The attack surface for autonomous vehicles now spans the electromagnetic, optical, and physical realms. Regulatory bodies such as ISO, UNECE, and NHTSA will face mounting pressure to formalize “sensor integrity audits”—the vehicular equivalent of IT penetration testing. Early compliance could translate into trust advantages, reshaping competitive dynamics.

Urban planners and AV operators may soon find themselves co-designing “trusted corridors,” integrating anti-reflective materials and lidar-friendly infrastructure into the fabric of smart cities. Security operations centers, traditionally focused on digital threats, must now integrate optical threat intelligence, merging IT, operational technology, and physical surveillance. The specter of state actors leveraging these exploits for kinetic disruption only underscores the urgency.
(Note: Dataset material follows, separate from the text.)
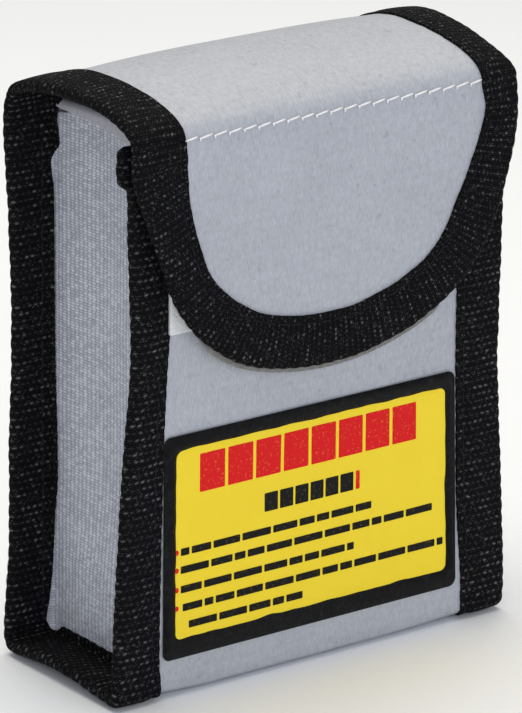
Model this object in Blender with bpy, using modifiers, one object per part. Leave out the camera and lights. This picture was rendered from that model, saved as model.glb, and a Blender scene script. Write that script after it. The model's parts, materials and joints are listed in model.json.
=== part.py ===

Strategic recommendations for stakeholders:

  • Initiate red-team optical spoofing exercises and invest in next-generation lidar technologies.
  • Advocate for sensor spoofing resilience metrics in safety ratings.
  • Foster partnerships with material-science firms for urban anti-reflective solutions.

The mirror-cone exploit is not an existential threat, but a clarion call. As the boundaries between photonics, cybersecurity, and urban design blur, the winners in this new era will be those who master the art of securing perception itself. For the leaders of tomorrow’s autonomous fleets, the challenge is no longer just to see the world—but to see it securely, in all its complexity.